Both Mahendragarh's fort and Madhogarh's fort are being restored along the lines of Pinjore Gardens to develop them as an international tourist destination as part of the Rewari-Narnaul-Mahendragarh-Madhogarh tourist circuit.

===Post-independence===
Mahendragarh district was formed in 1948 by grouping different tracts of erstwhile princely states: Narnaul and Mahendragarh tehsils from Patiala State, Dadri (Charkhi Dadri) from Jind State and a part of Bawal Nizamat from Nabha State. It became a part of Patiala and East Punjab States Union (PEPSU) state. On 1 November 1956, with the merger of PEPSU with Punjab, it became a part of Punjab state and with the formation of Haryana state in 1966, it became a part of the newly formed state. Rewari tehsil of Gurgaon district was added to it in 1972 but Rewari tehsil was made a separate district in 1989.

==Geography==
The district lies between north latitude 27°47’ to 28°26’ and east longitude 75°56’ to 76°51’. It is bounded on the north by Bhiwani, Charki dadri, jhajjar and Rewari districts, on the east by Rewari district and Alwar district of Rajasthan, on the south by Alwar, Jaipur and Sikar districts of Rajasthan, and on the west by Sikar and Jhunjhunu districts of Rajasthan.

==Sub-Divisions==
The Mahendragarh district is headed by an IAS officer of the rank of Deputy Commissioner (DC) who is the chief executive officer of the district. The district is divided into 4 sub-divisions, each headed by a Sub-Divisional Magistrate (SDM): Narnaul, Mahendragarh, Nangal Chaudhary and Kanina.

===Revenue tehsils===
The above 4 sub-divisions are divided into 5 revenue tehsils, namely, Narnaul, Mahendragarh, Kanina, Nangal Chaudhry & Ateli and 1 revenue sub-tehsil namely Satnali.

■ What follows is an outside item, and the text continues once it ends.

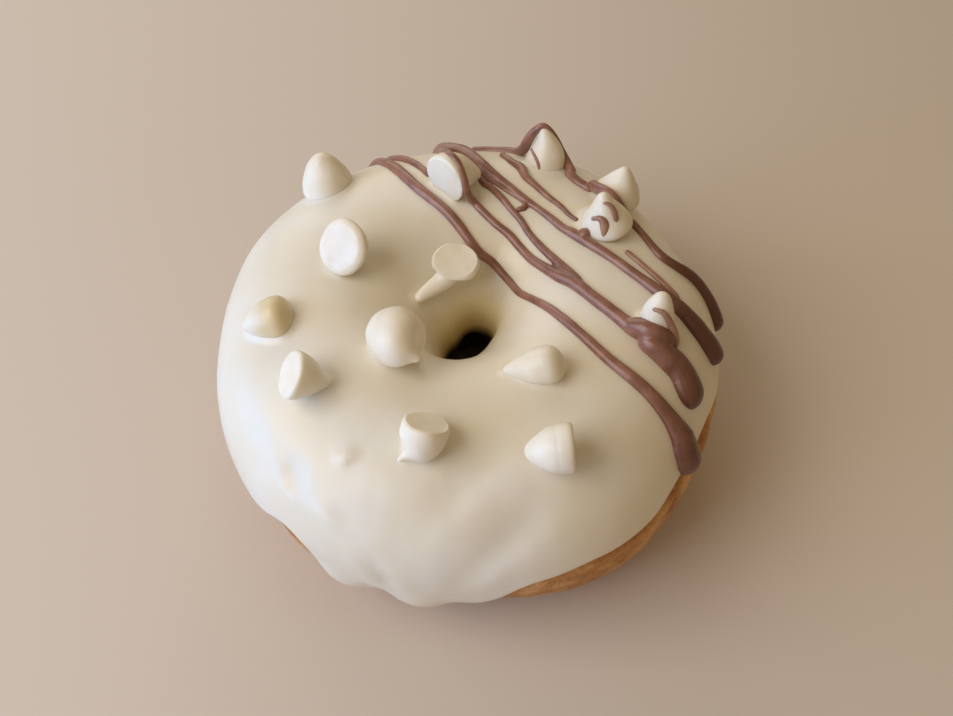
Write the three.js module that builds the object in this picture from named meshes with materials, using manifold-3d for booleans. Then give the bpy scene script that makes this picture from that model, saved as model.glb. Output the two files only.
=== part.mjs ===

==Assembly constituencies==
There are 4 Haryana Vidhan Sabha constituencies located in this district: Ateli, Mahendragarh, Narnaul and Nangal Chaudhry. All 4 are part of the Bhiwani–Mahendragarh (Lok Sabha constituency).

==Economy==
In 2006 the Ministry of Panchayati Raj named Mahendergarh one of the country's 250 most backward districts (out of a total of 640). It is one of the two districts in Haryana currently receiving funds from the Backward Regions Grant Fund Programme (BRGF).

==Tourism==
Dhosi Hill is an important tourist site in the district. Known as Chyawan Rishi Ashram, it is a Vedic period site. It is here that Chyawanprash was formulated for the first time. Bhagot village had Lord Shiva temple constructed by a Rabari.

==Divisions==
Mahendragarh district is divided into 5 tehsils: Narnaul, Nangal Chaudhary, Kanina Mahendragarh, and Ateli. There are 4 Vidhan Sabha constituencies in this district: Ateli, Mahendragarh, Narnaul and Nangal Chaudhary. All of these are part of Bhiwani-Mahendragarh Lok Sabha constituency.

===Villages===
- Bachini
- Banihari
- Karira
- Pota
- Pal, Mahendragarh
- Rewasa
- Begpur
Kheri Talwana
sehlang
Nautana
Baghot
Dhanonda
Kharkada Bass
Pathera
Aghihar
Buchawas
Jhagroli
Bawana
Majra
Malda
akoda
Jannt
Bhurjhat
Khudana
Dholi

==Demographics==

According to the 2011 census, Mahendragarh district has a population of 922,088, This gives it a ranking of 462nd in India (out of a total of 640). The district has a population density of 485 PD/sqkm. Its population growth rate over the decade 2001-2011 was 13.43%. Mahendragarh has a sex ratio of 895 females for every 1000 males, and a literacy rate of 77.72%. 14.41% of the population lives in urban areas. Scheduled Castes make up 16.95% of the population.

=== Languages ===

The local dialect of the district is Ahirwati. At the 2011 Census, the majority of the population identified their first language as either Haryanvi or Hindi.